Into the PyMOL console.

.. note::

   .. role:: python (code)
      :language: python 
 
   If using trajectories, be sure to load the trajectory frames into the structure **before** loading in the connection information. In order to increase speed in loading, we recommend using the 'start' and 'stop' arguments in PyMOL's :python:`load_traj` function to ensure that only relevant frames are loaded into the structure. For example:

.. code-block:: console

   $ load /path/to/structure
   $ load_traj /path/to/trajectory start=10, stop=20
   $ @/path/to/pml_files/15.pml


Run WatCon Post-Analysis
------------------------

Once WatCon has been run initially, a separate input file can be utilized for separate post analysis. An example analysis input file is provided in the :doc:`Getting Started <../getting_started>` section.
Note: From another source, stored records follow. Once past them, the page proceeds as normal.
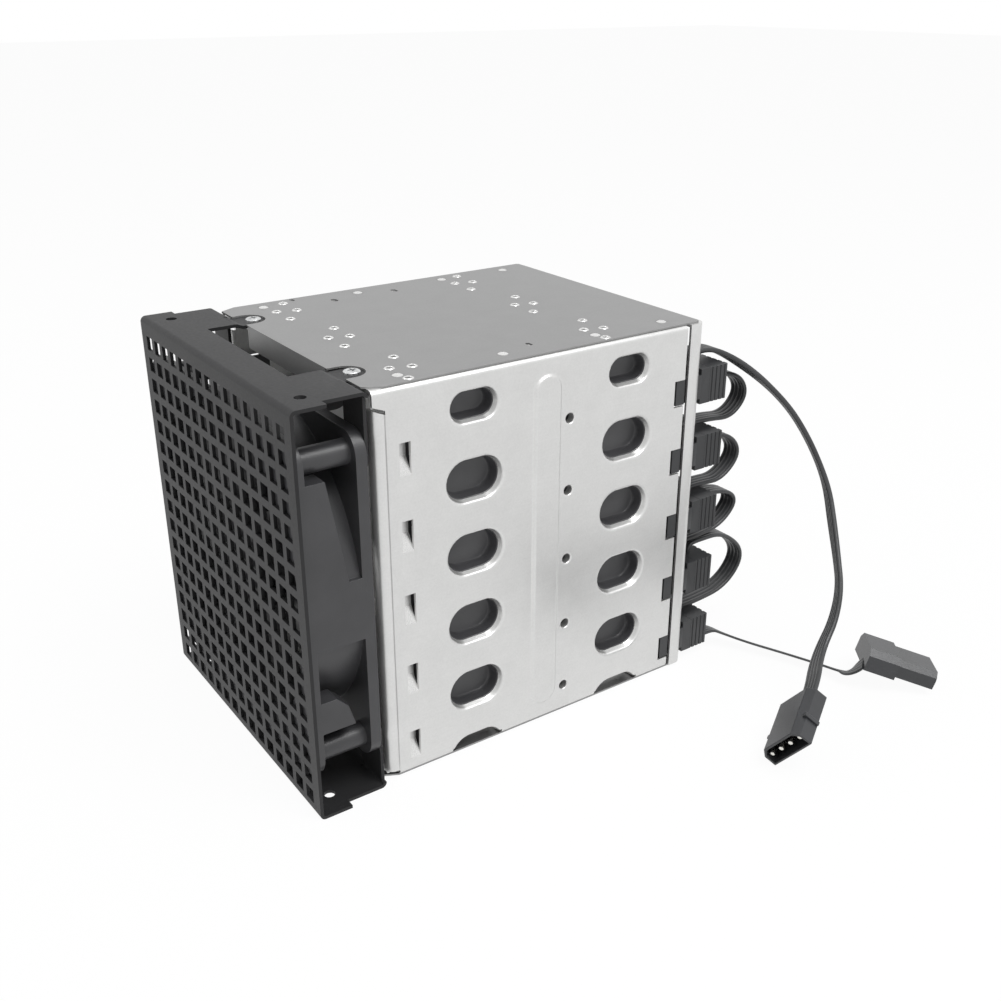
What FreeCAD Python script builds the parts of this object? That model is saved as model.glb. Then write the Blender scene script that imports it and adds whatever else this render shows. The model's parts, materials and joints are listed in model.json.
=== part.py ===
"""Drive cage for three stacked half-height bays: five drives, a front fan and a power harness.

The cage stands on one of its mounting plates: Z runs across the width of the host bay, X runs
up the stack of bays and Y runs from the fan to the connectors.
Units are millimetres.  The origin is the middle of the footprint, on the surface it stands on.
"""
import FreeCAD, Part
import math
import os

V = FreeCAD.Vector
X, Y, Z = V(1, 0, 0), V(0, 1, 0), V(0, 0, 1)

# ---- driving sizes ---------------------------------------------------------------------------
BAY_WIDTH = 146.0            # across the mounting plates, along Z
STACK_HEIGHT = 127.0         # three stacked bays, along X
OVERALL_DEPTH = 208.97       # fan grille to the outermost ribbon loop, along Y

SHEET = 1.0                  # zinc-plated sheet
BRACKET_SHEET = 1.2          # black bracket sheet
BODY_WIDTH = STACK_HEIGHT - 10.0               # over the two side panels, along X
BODY_START = 29.4            # grille face to the front of the side panels
BODY_LENGTH = 131.1          # side panels, along Y
FRAME_GAP = 0.8              # between the side panels and the rear frame
FRAME_LENGTH = 7.2           # rear frame, along Y
PLATE_START = 28.0           # grille face to the front edge of the mounting plates
PLATE_LENGTH = BODY_LENGTH + 7.4
PLATE_WIDTH = BODY_WIDTH - 0.6
PANEL_BEND = 2.0             # outer radius at the long edges of the side panels
LIP_BEND = 4.5               # outer radius at their front edge
PANEL_FLANGE = 12.0          # inward flange under each mounting plate
LIP_RELIEF, LIP_SLIT = 7.0, 2.2   # front lip stops this far from the mounting plates, below a slanting slit

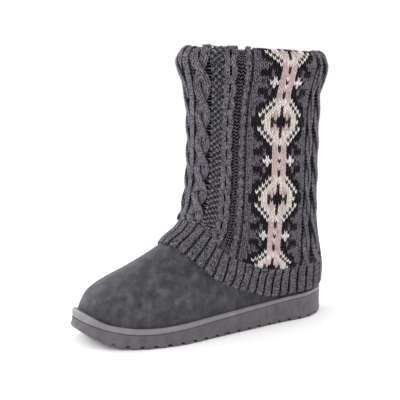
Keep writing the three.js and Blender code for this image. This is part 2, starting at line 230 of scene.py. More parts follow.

Post-analysis will produce (depending on specifications) a series of plots along with PDB and .pml files containing conservation information. Tips on calculating and visualizing conservation scores are outlined more directly in the :doc:`User Guide <../faq/calculations>` section. WatCon can then be called on the command line:

.. code-block:: console

   $ python -m WatCon.WatCon --analysis analysis_input.txt

We hope that this tutorial provides a sufficient guide to introduce the basics of a WatCon analysis. For more specific examples and directed guides, we recommend the user to study the remaining tutorials. Specific advice for effective WatCon usage is also outlined in the :doc:`User Guide <../user_guide>` section.